The same phenomenon can be seen elsewhere in the country, especially in states with large Latino populations, where candidates increasingly sprinkle public messages with Spanish phrases.

"They're looking for points of connection," said Jaime A. Regalado, executive director of the Pat Brown Institute at Cal State Los Angeles. "And when you don't have points of connect, you start talking about tacos or immigrant grandmothers."

As with virtually all political tactics, however, there are potential risks. "It's becoming a tool, and it's great to have one or two closing lines in Spanish for your standardized stump speech," said Tobe Berkovitz, associate dean of the College of Communication at Boston University. "But do you get bonus points because you're trying or is it going to seem like you're pandering?"

Russ Lopez, a Davis aide and the governor's unofficial Spanish tutor, dismissed the notion that Davis is pandering.

"In this moment of our political life, anything the governor does -- he breathes the wrong way, looks at someone differently -- we're going to get that charge," he said. "He's doing it out of sincerity and out of respect. Why would a governor go out with a heavy American accent to say something in Spanish? It's really a sign of respect."

Lopez said the governor comes to him with phrases and ideas he wants to say in Spanish.
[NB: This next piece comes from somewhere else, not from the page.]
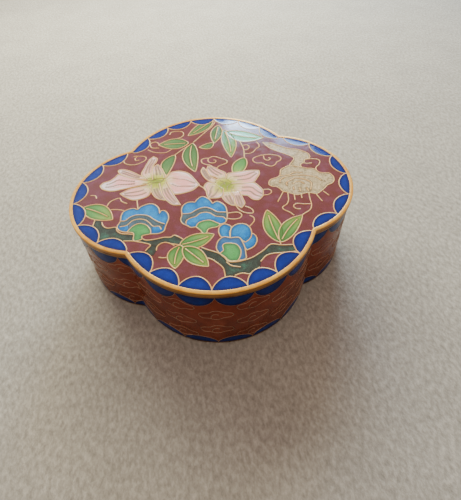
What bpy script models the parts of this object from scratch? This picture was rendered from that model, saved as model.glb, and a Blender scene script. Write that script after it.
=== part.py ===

His job is to work with Davis, picking the right words and pronunciation, he said.

Lopez said he once explained to Davis that the sagely female matriarch is central to Latino culture, eliciting the line the governor used Sunday about his mother and wife.

In speeches to Latino audiences Davis also refers to Mexican President Vicente Fox as his "compadre" -- a much more brotherly term than "amigo."
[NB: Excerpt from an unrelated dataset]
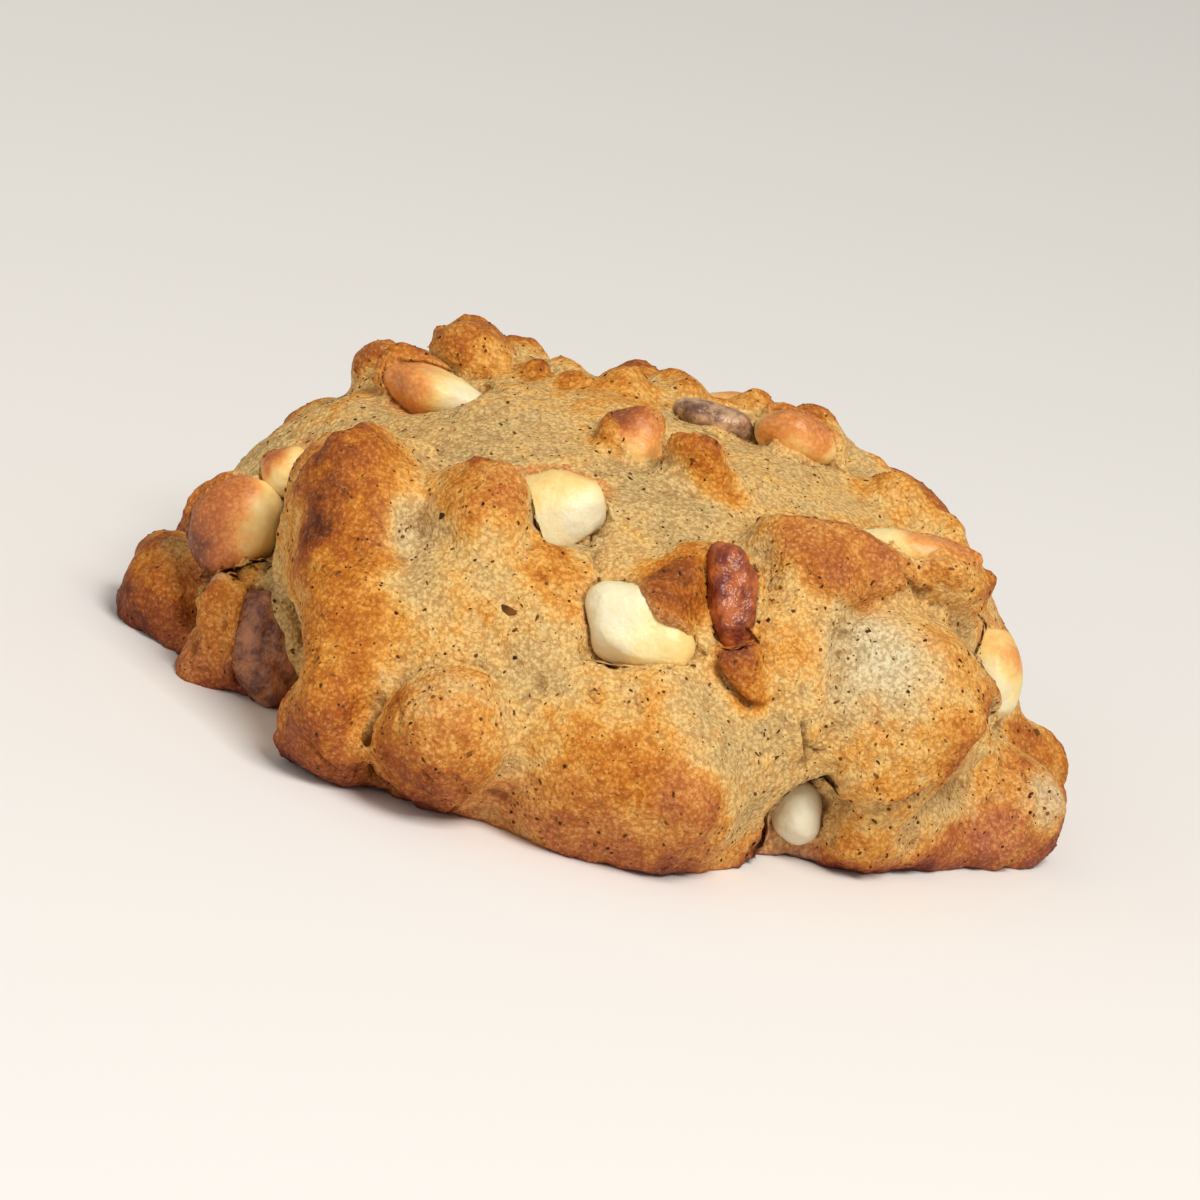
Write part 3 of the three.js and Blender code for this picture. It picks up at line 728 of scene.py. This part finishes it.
# Where the crust is browned: across, up and radius in mm, how browned, and for some how red that
# brown is, both 0 to 1.
CRUST = [
    (-44.2, 4.6, 3.0, 0.72, 0.1), (-42.6, 3.4, 2.6, 0.66), (-43.4, -0.6, 2.6, 0.98, 0.3),
    (-40.6, -1.6, 2.4, 0.92, 0.4), (-36.6, -4.4, 3.2, 0.6, 0.5), (-33.6, -6.0, 2.0, 0.84, 0.5),
    (-35.6, 4.6, 2.0, 0.56, 0.1), (-35.4, 0.6, 2.4, 0.54, 0.2), (-38.6, 2.0, 1.4, 0.75),
    (-28.0, 18.0, 3.0, 0.78, 0.1), (-24.0, 20.0, 2.6, 0.66), (-21.0, 18.0, 2.2, 0.4),
    (-28.2, 14.2, 1.8, 0.8), (-28.6, 11.6, 2.0, 1.0), (-24.4, 12.4, 2.6, 0.74),
    (-31.6, 12.0, 1.6, 0.4), (-30.0, 7.0, 2.6, 0.55), (-26.0, 7.0, 3.0, 0.58),
    (-22.4, 4.0, 3.4, 0.66), (-25.6, 0.0, 3.0, 0.58), (-21.6, -2.6, 3.0, 0.66, 0.1),
    (-24.4, -6.0, 3.0, 0.75, 0.3), (-22.0, -9.4, 2.4, 0.84, 0.5), (-19.8, 13.4, 2.4, 0.0),
    (-18.4, 8.6, 2.6, 0.16), (-13.6, 19.4, 2.4, 0.56, 0.3), (-16.4, 18.6, 1.8, 0.5),
    (-13.0, 15.0, 2.6, 0.36), (-12.6, 11.6, 2.4, 0.18), (-6.4, 13.8, 2.6, 0.6),
    (-4.0, 10.8, 1.6, 0.5), (-9.0, 8.0, 3.0, 0.3), (-14.4, 5.4, 3.0, 0.36),
    (-11.4, 1.2, 2.4, 0.3, 0.1), (-13.4, -0.6, 2.6, 0.42, 0.3), (-9.4, -2.6, 2.6, 0.38, 0.1),
    (-13.0, -4.6, 2.6, 0.5, 0.3), (-15.6, -7.4, 2.4, 0.78, 0.3), (-12.0, -8.4, 2.2, 0.72, 0.3),
    (-17.6, -3.0, 1.4, 0.7, 0.2), (-5.0, 3.8, 2.6, 0.1), (-4.0, -1.4, 2.4, 0.36),
    (-6.6, -7.6, 2.6, 0.5, 0.5), (-4.0, -10.2, 3.4, 0.36, 0.7), (3.0, -9.6, 3.4, 0.56, 0.6),
    (1.0, -5.4, 2.6, 0.5, 0.2), (4.6, -1.6, 1.8, 0.72), (5.6, -3.8, 1.6, 0.62),
    (10.2, -4.4, 2.6, 0.56, 0.5), (9.6, -8.4, 2.6, 0.62, 0.4), (0.4, -1.6, 1.6, 0.54),
    (4.8, 6.4, 2.6, 0.36), (1.6, 4.0, 2.4, 0.32), (16.0, -3.2, 2.8, 0.1),
    (14.6, -8.0, 2.4, 0.4, 0.1), (5.2, 15.0, 2.8, 0.86), (3.0, 13.6, 1.6, 0.76),
    (6.6, 18.0, 1.4, 0.6), (11.4, 10.6, 1.5, 0.9, 0.7), (12.8, 8.6, 2.0, 0.74, 0.1),
    (14.4, 7.0, 1.4, 0.68), (15.6, 12.0, 3.2, 0.44), (13.6, 16.0, 2.4, 0.3), (17.4, 7.4, 2.6, 0.2),
    (12.0, 3.0, 3.2, 0.0), (15.6, 22.6, 2.4, 0.6, 0.4), (18.6, 20.6, 2.4, 0.72, 0.3),
    (21.8, 21.6, 2.4, 0.64, 0.5), (20.8, 18.8, 1.6, 0.6, 0.1), (28.0, 22.4, 2.4, 0.42, 0.2),
    (31.0, 21.6, 1.8, 0.4), (26.0, 16.8, 2.4, 0.32), (23.6, 13.6, 3.2, 0.04),
    (27.0, 11.6, 2.6, 0.08), (31.6, 15.0, 2.6, 0.36), (32.6, 11.0, 1.8, 0.34),
    (26.6, 5.0, 2.8, 0.4), (30.0, 6.4, 2.4, 0.36), (23.0, 5.6, 2.0, 0.34), (26.4, 0.0, 2.4, 0.24),
    (27.0, -4.2, 2.0, 0.44), (30.4, -4.0, 2.0, 0.4, 0.1), (33.0, 3.0, 2.6, 0.12),
    (35.4, 6.0, 2.4, 0.16), (40.6, 9.0, 2.4, 0.72, 0.2), (39.6, 4.6, 2.0, 0.5, 0.2),
    (40.0, 7.6, 2.0, 0.66, 0.2), (39.4, 0.4, 2.4, 0.7, 1.0), (36.6, -3.0, 2.4, 0.72, 0.6),
    (41.0, -3.0, 2.0, 0.5, 0.4), (43.6, 4.6, 2.2, 0.0, 0.4), (-20.4, 32.2, 2.4, 0.58, 0.1),
    (-18.0, 31.0, 2.0, 0.5), (-27.8, 28.8, 2.6, 0.66), (-13.4, 31.8, 1.8, 0.7),
    (-9.8, 31.8, 1.8, 0.66), (-10.0, 29.6, 2.0, 0.34), (-5.4, 27.4, 1.6, 0.6),
    (3.6, 27.6, 2.4, 0.82), (6.4, 25.4, 1.8, 0.54), (-4.0, 33.2, 3.0, 0.5), (3.0, 34.0, 3.0, 0.46),
    (10.4, 26.6, 3.0, 0.2), (0.0, 22.6, 4.0, 0.04), (-14.0, 25.4, 4.0, 0.14),
    (-25.0, 23.6, 3.0, 0.14), (10.0, 22.0, 2.0, 0.24), (19.0, 28.4, 3.0, 0.34),
    (24.0, 29.0, 3.0, 0.44), (29.4, 26.6, 2.4, 0.4), (34.0, 20.6, 2.6, 0.28),
    (-37.6, 16.4, 2.6, 0.2), (-34.0, 20.0, 2.6, 0.14),
]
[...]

"We were in Tijuana and I told him, 'In Texas, compadres is something everyone says,' " said Lopez, a Texas native.

He added that Davis is not saying, " 'You tell me what to say that's going to make them like me.' He's asking questions. He's forming his own message."

Juan B. Botero, Schwarzenegger's Latino issues and Spanish-language spokesman, scoffs at Davis' Spanish. "I think a candidate should learn the language but not pretend you know the language. It's phony," he said.

His candidate isn't being coached on his Spanish and uses only phrases he has picked up over the years, Botero said. "I haven't told him to speak Spanish," he added.

Tuesday at the Hollenbeck Youth Center in Boyle Heights, where Schwarzenegger held a town hall forum with immigrant voters, Jorge Olamendi, a restaurant owner, started his question to the candidate with "Buenos dias."

Schwarzenegger immediately returned the salutation and asked "theseComo esta? (How are you?)"

"Very good, thank you," Olamendi responded in Spanish. "Very good! Very good accent."

Schwarzenegger's use of Spanish was a subject of debate later outside the youth center.

Boyle Heights homemaker Gloria Carnalla, 52, said it is important for candidates to try speaking Spanish because many people who vote "don't know English or can't speak it well."

Still, she believes Latino voters can detect when candidates are simply trying to score points. Cruz "Bustamante speaks Spanish. On the other hand, Arnold doesn't. He just says 'Hasta la vista, baby.' What's that?" said Carnalla, who plans to vote for the Democratic lieutenant governor.

Esteban Blanco, 26, a youth basketball coach, said speaking Spanish is irrelevant in politics. "They say that if you're bilingual you have an advantage," said Blanco, who described himself as an undecided voter. "But it's all about whoever's smarter. As long as you have good ideas and work with the community, it's whatever."

Voters should not expect the sounds of Spanish to disappear from the stump speech when the recall election is over.

Berkovitz, the Boston University professor, said use of Spanish is a way for politicians to appeal, not just to Latinos, but to other voters interested in diversity.

Berkovitz recalled watching Democratic presidential candidates Howard Dean and John Kerry on television. "All of a sudden they say a few things in Spanish," he said.

"They do not need to do the Gettsyburg Address in Spanish in order to achieve their goal."